In a huge achievement spanning both chemistry and physics, scientists have found a way to create entirely new classes of material that can bend oncoming light around them, making them appear invisible. No, that is not hyperbole, and yes, this is how the cloaking devices work in Star Trek. It is alright to be excited.
Researchers from Northwestern University combined DNA with gold nanoparticles to create optically active superlattices—structures that can be programmed to shift to any desired point on the visible color spectrum. The unprecedented technique merges elements of top-down lithography—the same process by which computer chips are made—with programmable DNA, allowing the researchers to control the properties of each individual particle, assembling them into nearly any configuration they can imagine. There is no other known technique by which such structures can be made. A paper describing the research was published in the journal Science.
“So now we have a type of architectural control where we can build crystalline-type lattices with all the defined parameters that we want,” co-author Chad Mirkin, director of the International Institute for Nanotechnology at Northwestern, told Newsweek. “We can make structures that nobody’s ever even conceived of before; this is a true man-over-nature event.”
In 1996, Mirkin and three colleagues published a paper announcing their invention of a method for programming DNA to build nanoparticles up into macroscopic materials. The idea was to develop a completely new field of chemistry, where instead of using the elements available to us from the standard periodic table we could use nanoparticles, modified with DNA, to make...whatever we want. The technical precision to integrate the components—a single particle at a time—wasn't accessible two decades ago. It is now.
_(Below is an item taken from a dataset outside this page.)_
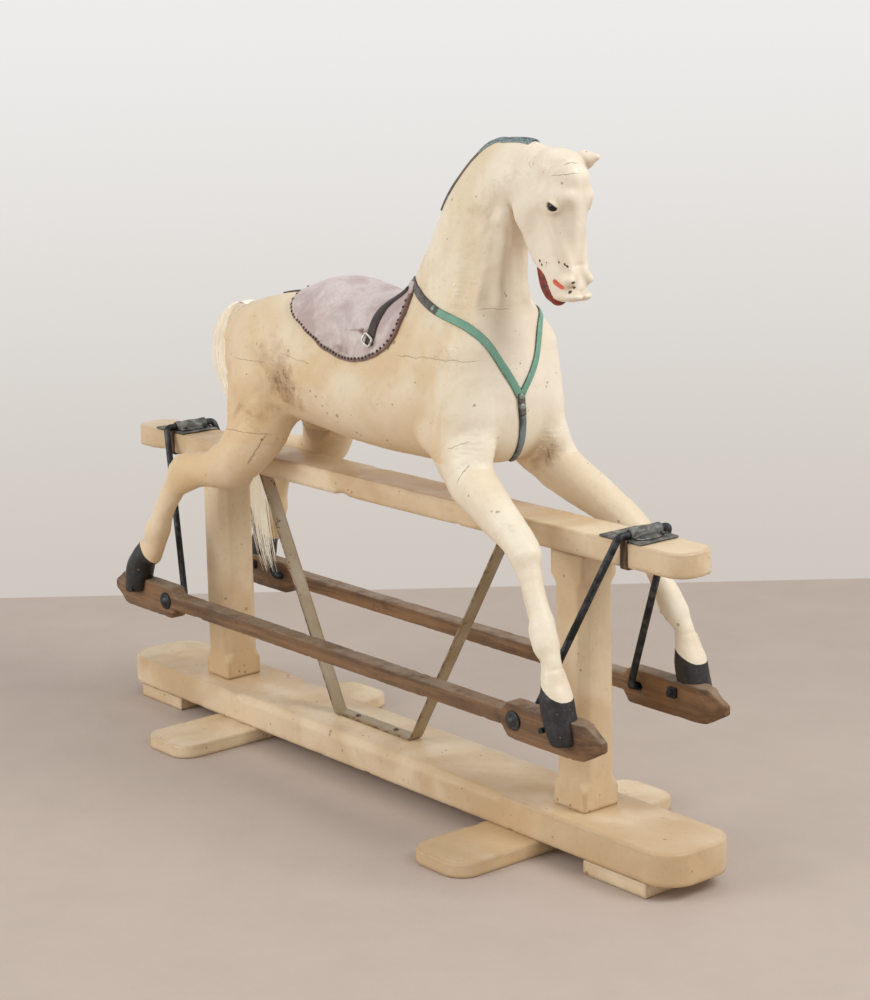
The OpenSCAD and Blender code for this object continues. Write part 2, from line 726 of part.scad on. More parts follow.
module head() {
    color(CREAM) on_horse() difference() {
        intersection() {
            union() {
                limb(neck_line, 0, 22, 0.22);
                limb(skull, 0, 20);
                both_sides() {
                    swellings(neck_muscles, 0);
                    swellings(head_muscles, 0);
                }
                ear();
                ear_stump();
            }
            head_region();
        }
        both_sides() translate(eye) sphere(d = eye_d + 4*fit_gap, $fn = 16);
        mouth_gap();
        both_sides() translate([447, -14, 590]) sphere(6, $fn = 10);
    }
}

// The open mouth: a wedge between the jaws
module mouth_gap() {
    rotate([90, 0, 0]) linear_extrude(100, center = true)
        polygon([[382, 612], [434, 566], [434, 540], [404, 540], [406, 570]]);
}

module leg(front) {
    difference() {
        intersection() {
            leg_wood();
            translate([front ? 0 : -big, -big, -big/2]) cube([big, big, big]);
        }
        translate([-big/2, -hoof_rail_span/2, rail_top - big]) cube([big, hoof_rail_span, big]);
        translate([(front ? 1 : -1)*bolt_x, 0, bolt_z]) rotate([90, 0, 0])
            cylinder(h = hoof_rail_span/2 + lap - 3, d = bolt_d + 4*fit_gap, $fn = 24);
    }
}

module right_foreleg() { color(CREAM) on_horse() leg(true); }

module left_foreleg() { color(CREAM) on_horse() mirror([0, 1, 0]) leg(true); }

module right_hind_leg() { color(CREAM) on_horse() leg(false); }

module left_hind_leg() { color(CREAM) on_horse() mirror([0, 1, 0]) leg(false); }

module glass_eyes() {
    color("#1c1614") on_horse() both_sides() translate(eye) sphere(d = eye_d, $fn = round_n);
}

// ---------------------------------------------------------------- leather and hair

mane_width = 24;

// A leather strip along the crest of the neck, where the mane was nailed
module mane_strip() {
    color(LEATHER) on_horse() intersection() {
        difference() {
            neck_form(strap_thick);
            neck_form(0);
        }
        rotate([90, 0, 0]) linear_extrude(mane_width, center = true)
            polygon([[120, 700], [146, 676], [180, 676], [240, 740], [338, 740], [338, 830], [200, 830]]);
    }
}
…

With this new lithography technique, the researchers can define in the properties of the particles ahead of time, inputting the desired pattern like X and Y variables into a math equation. The particles can be reprogrammed over and over. The combinations are pretty much infinite.
The technique would be used to create metamaterials, meaning materials that don’t exist in nature. But nature itself still contains all kinds of stuff made from particles that can control their optic qualities. Chameleon skin, butterfly wings and opals all contain natural colloidal crystals that allow them to change color; their particles have evolved to be able to modulate the space between them and shift themselves into different configurations.
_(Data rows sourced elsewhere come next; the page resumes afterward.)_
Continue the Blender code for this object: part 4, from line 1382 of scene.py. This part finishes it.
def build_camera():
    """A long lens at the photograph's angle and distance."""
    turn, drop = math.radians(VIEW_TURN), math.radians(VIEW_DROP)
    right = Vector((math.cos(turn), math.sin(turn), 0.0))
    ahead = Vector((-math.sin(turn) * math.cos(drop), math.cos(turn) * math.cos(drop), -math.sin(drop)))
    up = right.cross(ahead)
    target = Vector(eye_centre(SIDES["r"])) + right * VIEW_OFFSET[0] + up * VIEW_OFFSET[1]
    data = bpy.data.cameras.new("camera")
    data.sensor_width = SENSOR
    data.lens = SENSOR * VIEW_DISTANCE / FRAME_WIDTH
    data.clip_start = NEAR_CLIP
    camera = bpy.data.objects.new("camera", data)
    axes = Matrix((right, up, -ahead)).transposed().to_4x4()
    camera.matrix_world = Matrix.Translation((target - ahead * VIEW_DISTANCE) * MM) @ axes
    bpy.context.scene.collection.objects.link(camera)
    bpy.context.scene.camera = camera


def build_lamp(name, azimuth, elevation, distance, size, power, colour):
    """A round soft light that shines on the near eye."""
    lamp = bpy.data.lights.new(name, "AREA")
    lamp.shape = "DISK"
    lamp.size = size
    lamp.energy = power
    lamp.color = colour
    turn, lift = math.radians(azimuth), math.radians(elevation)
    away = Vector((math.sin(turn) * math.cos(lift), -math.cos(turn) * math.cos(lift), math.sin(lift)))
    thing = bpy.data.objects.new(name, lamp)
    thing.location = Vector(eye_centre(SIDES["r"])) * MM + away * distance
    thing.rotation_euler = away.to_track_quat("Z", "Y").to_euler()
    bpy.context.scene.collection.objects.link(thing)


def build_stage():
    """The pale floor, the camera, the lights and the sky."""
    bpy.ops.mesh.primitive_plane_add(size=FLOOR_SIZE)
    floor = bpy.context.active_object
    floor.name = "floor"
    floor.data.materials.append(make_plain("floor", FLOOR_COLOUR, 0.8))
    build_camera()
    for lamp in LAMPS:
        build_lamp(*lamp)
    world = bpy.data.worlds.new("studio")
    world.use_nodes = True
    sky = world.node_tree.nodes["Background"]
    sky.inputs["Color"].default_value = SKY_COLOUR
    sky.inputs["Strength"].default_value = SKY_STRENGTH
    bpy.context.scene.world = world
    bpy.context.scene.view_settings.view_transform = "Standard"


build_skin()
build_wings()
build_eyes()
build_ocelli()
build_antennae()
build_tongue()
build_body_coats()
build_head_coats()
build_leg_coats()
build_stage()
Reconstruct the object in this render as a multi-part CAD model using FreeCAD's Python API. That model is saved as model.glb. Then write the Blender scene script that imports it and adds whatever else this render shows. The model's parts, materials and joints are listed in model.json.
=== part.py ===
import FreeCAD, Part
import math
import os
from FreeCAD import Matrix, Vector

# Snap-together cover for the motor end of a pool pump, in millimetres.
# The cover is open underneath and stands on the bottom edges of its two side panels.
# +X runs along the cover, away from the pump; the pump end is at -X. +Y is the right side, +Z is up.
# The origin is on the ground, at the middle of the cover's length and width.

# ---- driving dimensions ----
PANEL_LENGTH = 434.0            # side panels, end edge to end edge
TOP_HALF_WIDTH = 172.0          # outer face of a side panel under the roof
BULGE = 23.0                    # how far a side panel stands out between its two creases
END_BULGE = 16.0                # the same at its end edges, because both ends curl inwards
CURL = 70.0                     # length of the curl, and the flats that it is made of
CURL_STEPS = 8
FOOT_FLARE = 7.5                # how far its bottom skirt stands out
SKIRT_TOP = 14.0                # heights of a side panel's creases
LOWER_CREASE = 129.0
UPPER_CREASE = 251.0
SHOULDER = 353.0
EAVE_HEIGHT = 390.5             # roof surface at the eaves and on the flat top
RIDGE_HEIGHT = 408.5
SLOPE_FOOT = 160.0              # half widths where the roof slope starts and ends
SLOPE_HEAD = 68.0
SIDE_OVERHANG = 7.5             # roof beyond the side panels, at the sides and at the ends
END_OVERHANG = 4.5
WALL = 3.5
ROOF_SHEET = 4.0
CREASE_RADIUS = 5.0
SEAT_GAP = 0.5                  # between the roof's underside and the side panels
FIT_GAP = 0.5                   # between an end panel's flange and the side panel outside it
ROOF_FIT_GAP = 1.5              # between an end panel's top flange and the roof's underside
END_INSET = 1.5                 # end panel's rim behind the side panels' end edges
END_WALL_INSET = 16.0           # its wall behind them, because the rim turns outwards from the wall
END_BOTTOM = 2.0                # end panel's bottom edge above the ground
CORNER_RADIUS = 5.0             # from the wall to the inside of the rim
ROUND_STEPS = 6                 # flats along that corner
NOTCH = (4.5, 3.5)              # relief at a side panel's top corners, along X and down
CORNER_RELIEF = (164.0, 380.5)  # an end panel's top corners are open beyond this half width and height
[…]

The DNA strands the researchers used are sensitive to environmental stimuli, meaning they can be modulated by adding certain chemical compounds that prompt them to contract or expand—drawing the particles closer together or pushing them apart—changing their optical properties like a chameleon's. The team thinks the breakthrough will lead to a surge of biological sensor technologies.
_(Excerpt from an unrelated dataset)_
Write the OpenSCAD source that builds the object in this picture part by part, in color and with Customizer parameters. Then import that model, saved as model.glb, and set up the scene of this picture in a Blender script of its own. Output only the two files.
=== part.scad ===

The idea of cloaking devices was popularized by Star Trek beginning with the original series in the mid-'60s, but it gained traction as a legitimate possibility in the scientific community about a decade ago. Since then, Mirkin said, there’s been an “explosion” of interest in creating what are known as negative refraction materials—materials that bend light around a structure so that you can’t see it, rendering it effectively invisible.
This new technique represents a way to not just bend the light, but block it, bounce it back, basically make it do whatever you want, so long as the nanoparticles belong to something that can be modified with DNA (like gold).
Mirkin said that the resulting metamaterials could be used to build cutting-edge sensor technologies within the next five or 10 years. As far as cloaking technology goes, it’s difficult to predict an exact timeline; since these materials have never existed before, scientists have (understandably) never considered how to use them. Mirkin guessed it’ll take about two to five years for everyone to get used to the idea and start moving to commercialization.
“Most people in the field of metamaterials haven’t even contemplated structures like this,” Mirkin said. “They can’t be made by any other techniques. This will challenge the rest of the world to think about what architectures will have desirable properties; we’re not limited anymore.”